Environ 95 % du trafic internet intercontinental – données, appels vidéo, messages instantanés et courriels – est transmis par plus de 400 câbles sous-marins actifs qui s’étendent sur 1,4 million de kilomètres.
M. Clark a déclaré que les exigences de la Chine n’étaient pas conformes à la convention des Nations unies sur le droit de la mer et a fait remarquer que ses exigences en matière de permis s’étendaient bien au-delà de sa ZEE et englobaient la quasi-totalité de la mer de Chine méridionale. « Une grande partie de cette zone est en fait la ZEE des voisins de la Chine », a-t-il ajouté.
Le ministère chinois des ressources naturelles et le ministère de la défense n’ont pas répondu à une demande de commentaire.
Plusieurs sources ont indiqué que pour éviter l’impasse sur les permis, les consortiums de câbles sous-marins cherchaient maintenant à forger de nouvelles routes qui contournent les eaux revendiquées par la Chine.
Deux câbles en cours de construction, appelés Apricot et Echo, transporteront des données de Singapour vers le Japon et les États-Unis, respectivement, en évitant la mer de Chine méridionale et en contournant l’Indonésie.
« Personne n’ose effectuer des opérations sans une autorisation explicite […] qui ne vient jamais », a déclaré un responsable européen des câbles sous-marins.

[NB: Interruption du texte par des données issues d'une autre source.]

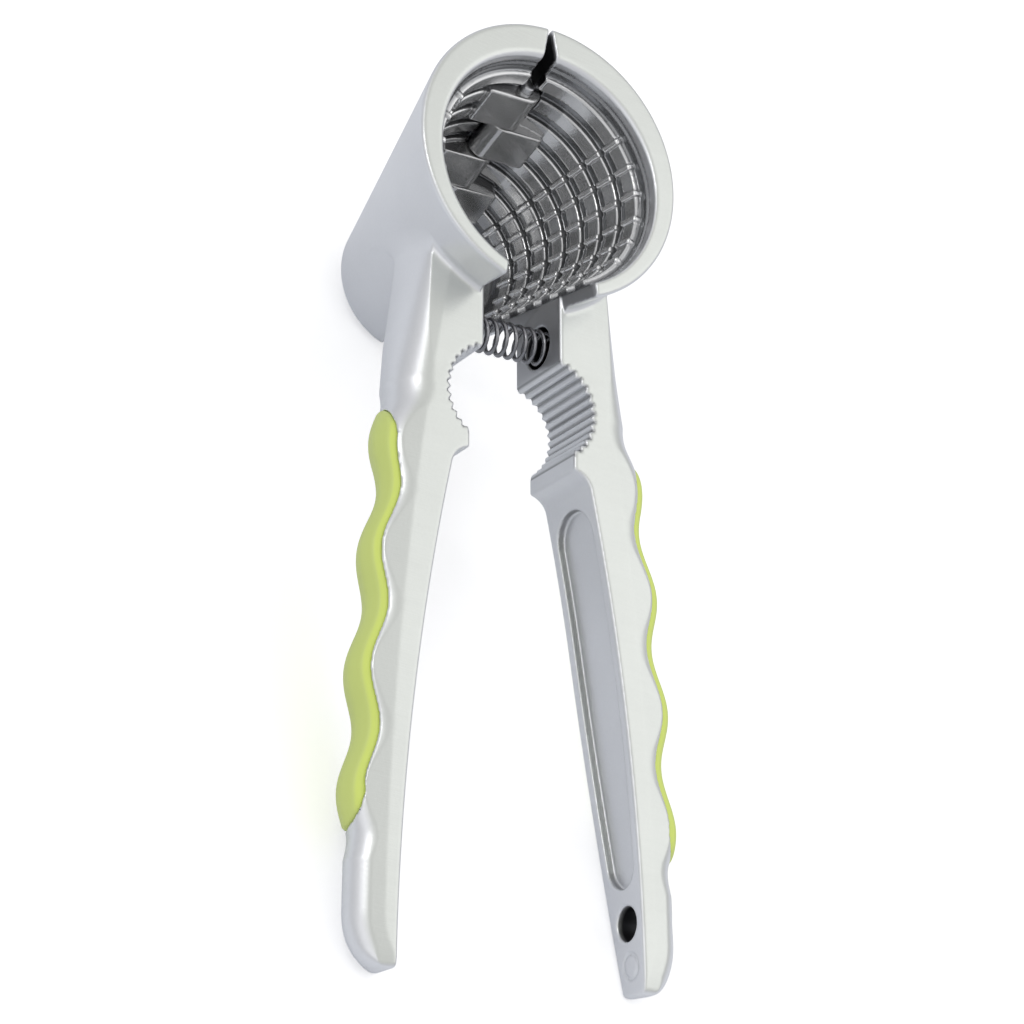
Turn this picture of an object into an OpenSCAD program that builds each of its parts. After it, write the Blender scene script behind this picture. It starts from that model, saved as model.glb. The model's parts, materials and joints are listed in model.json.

D’autres projets en cours d’acquisition éviteraient la zone en raison de ces problèmes, a-t-il ajouté.
Le coût de la sous-traitance des bateaux pour la pose et la maintenance des câbles peut s’élever à environ 100 000 dollars par jour, ce qui rend les entreprises réticentes à prendre le risque d’une action qui pourrait être bloquée ou sabotée.
Le fait d’éviter les eaux revendiquées par la Chine est une « double peine », a déclaré le dirigeant, car il est plus coûteux de poser des câbles le long de la nouvelle route, les eaux moins profondes près de Bornéo nécessitant des couches supplémentaires de blindage autour de la fibre.
« Cela signifie que la construction est plus longue et coûte plus cher », a déclaré un cadre d’une entreprise technologique internationale basée à Singapour. « Il s’agit d’un découplage de l’infrastructure numérique.